▶ What is expected
Tell me how many lines hold "that", please, using only the number.

▶ Supplied material

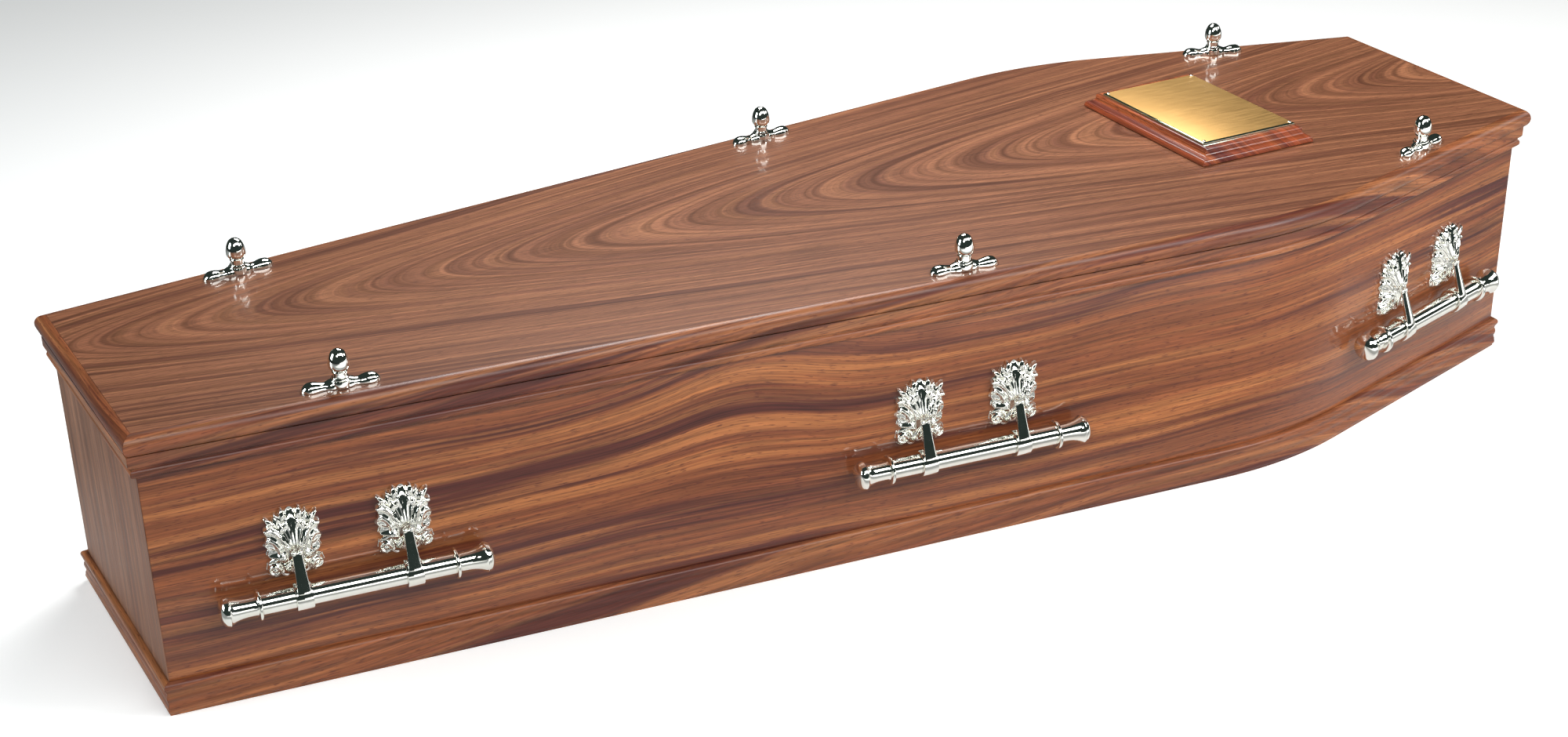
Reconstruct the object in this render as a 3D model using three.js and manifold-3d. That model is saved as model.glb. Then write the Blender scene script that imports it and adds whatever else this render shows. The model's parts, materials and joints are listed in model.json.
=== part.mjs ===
// A shouldered wooden coffin, closed, with six swinging bar handles,
// six wreath holders on the lid and a moulded plaque that carries a blank plate.
//
// Millimetres, +Z up. The origin is on the floor under the middle of the lid's
// length. +X runs to the head end, -X to the foot end, and -Y is the near side.
// Outlines are offsets from the panels' outer face: plus is outwards.

import * as THREE from 'three';
import { mergeVertices } from 'three/addons/utils/BufferGeometryUtils.js';
import Module from 'manifold-3d';

const wasm = await Module();
wasm.setup();

// Body outline
const bodyLength = 1930;
const footWidth = 344;
const shoulderWidth = 640; // where the two straight runs of each side would cross
const headWidth = 356;
const shoulderFromFoot = 1457;
const shoulderBend = 515; // radius of the bend in the side boards
const shoulderSteps = 5;

// Boards and the small gap between neighbouring pieces
const board = 18;
const gap = 0.3;
const closeEnough = 1e-4; // corners nearer than this are one corner

// Lid: a flat board with a half-round lipping along its edge
const lidUnderside = 330;
const lidThickness = 26;
const lidOverhang = 18;
const endOverhangLoss = 5; // the lid reaches this much less past the two ends
const lidTop = lidUnderside + lidThickness;
const lippingRadius = lidThickness / 2;
const lippingWidth = lippingRadius;

const lippingSteps = 8;

// Mouldings glued to the panels. A stroke is an arc about a centre at (out, z),
// swept between two angles in degrees, where 0 points outwards and 90 up.
const baseMoulding = {
  top: 42,
  footOut: 5,
  foot: { out: 1.6, z: 6.4, radius: 5.4, from: -52, to: 22, steps: 2 },
  lowerCove: { out: 11.2, z: 15.2, radius: 6, from: 215, to: 148, steps: 2 },
  ridge: { out: 4.6, z: 21.7, radius: 2.2, from: -20, to: 20, steps: 1 },
  upperCove: { out: 9.8, z: 28, radius: 4.6, from: 222, to: 150, steps: 2 },
  bead: { out: 3, z: 36.3, radius: 5.4, from: -30, to: 90, steps: 4 },
};
const rimMoulding = {
  bead: { out: 2, z: 306.8, radius: 5.3, from: -100, to: 62, steps: 5 },
  quirk: { out: 4.6, z: 313.2 },
  ovolo: { out: 4.8, z: 318.6, radius: 4.4, from: -68, to: 8, steps: 3 },
};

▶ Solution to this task
2